Comment un quotidien écolo et alternatif allemand résiste à la crise de la presse grâce à sa forme coopérative
Quotidien national allemand né en 1979 sous forme d’association, la Tageszeitung est passé en coopérative en 1992. Un choix qui a permis au journal de gauche de continuer à informer ses lecteurs en toute indépendance, dans un paysage médiatique en crise. Plus de 15 500 coopérateurs ont rejoint l’aventure. 250 personnes y travaillent. Rencontre avec un journal qui dessine un avenir de la presse fait de solidarité, à l’abri de l’influence des banques et des industriels.

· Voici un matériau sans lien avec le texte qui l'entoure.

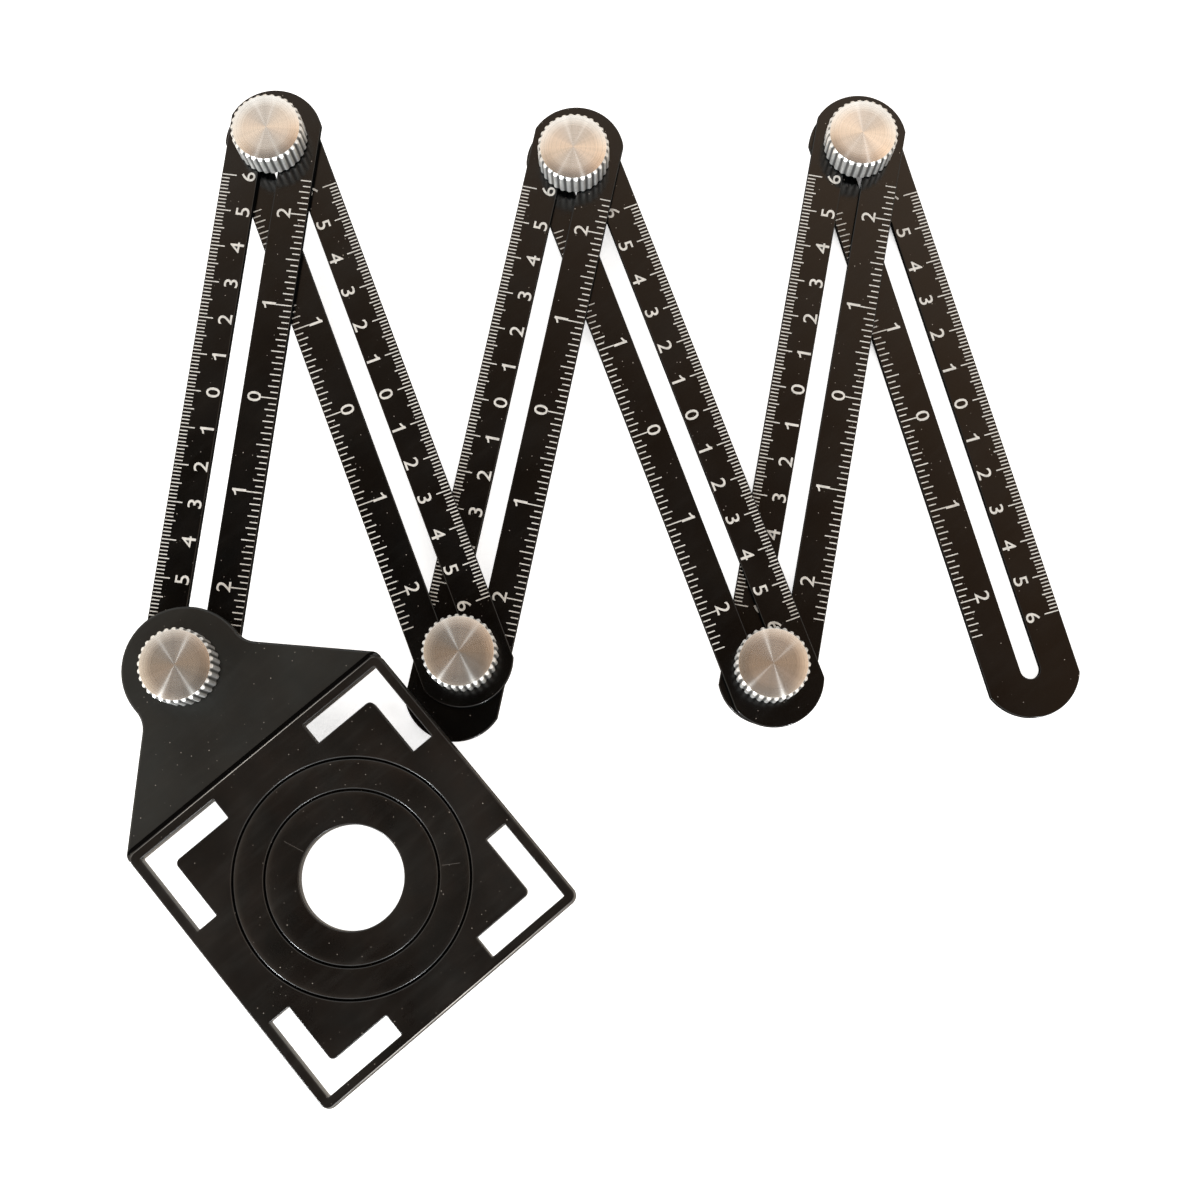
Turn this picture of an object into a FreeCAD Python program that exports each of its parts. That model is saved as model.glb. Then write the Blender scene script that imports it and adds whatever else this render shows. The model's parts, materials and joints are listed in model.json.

9 h 30, la conférence de rédaction de la Tageszeitung (Le Journal) débute. Une vingtaine de personnes sont assises autour de la table, devant une baie vitrée qui donne sur la Rudi-Dutschke-Strasse, cette avenue de Berlin dont une partie est rebaptisée depuis 2007 d’après le nom du militant de la gauche allemande Rudi Dutschke. Ce vendredi, la Tageszeitung, aussi appelée Taz, a fait sa une sur la crise boursière en Chine. Un choix critiqué par le chef de la rubrique économique : « Les crises financières, ça va, ça vient. Il y en aura d’autres. On aurait pu attendre pour faire cette une. »

À peine une semaine après les festivités de la Saint-Sylvestre, les agressions commises à Cologne le 31 décembre font la une d’une large partie de la presse allemande. La Taz en parle aussi. Pour l’édition du lendemain, elle a entre autres prévu de publier l’interview d’un sociologue germano-iranien et la prise de position d’une féministe musulmane. « Du côté des politiques, les discussions sur les expulsions, toujours les expulsions, c’est du pur populisme ! », s’indigne un des journalistes. Le ton tranche avec le flot médiatique du moment.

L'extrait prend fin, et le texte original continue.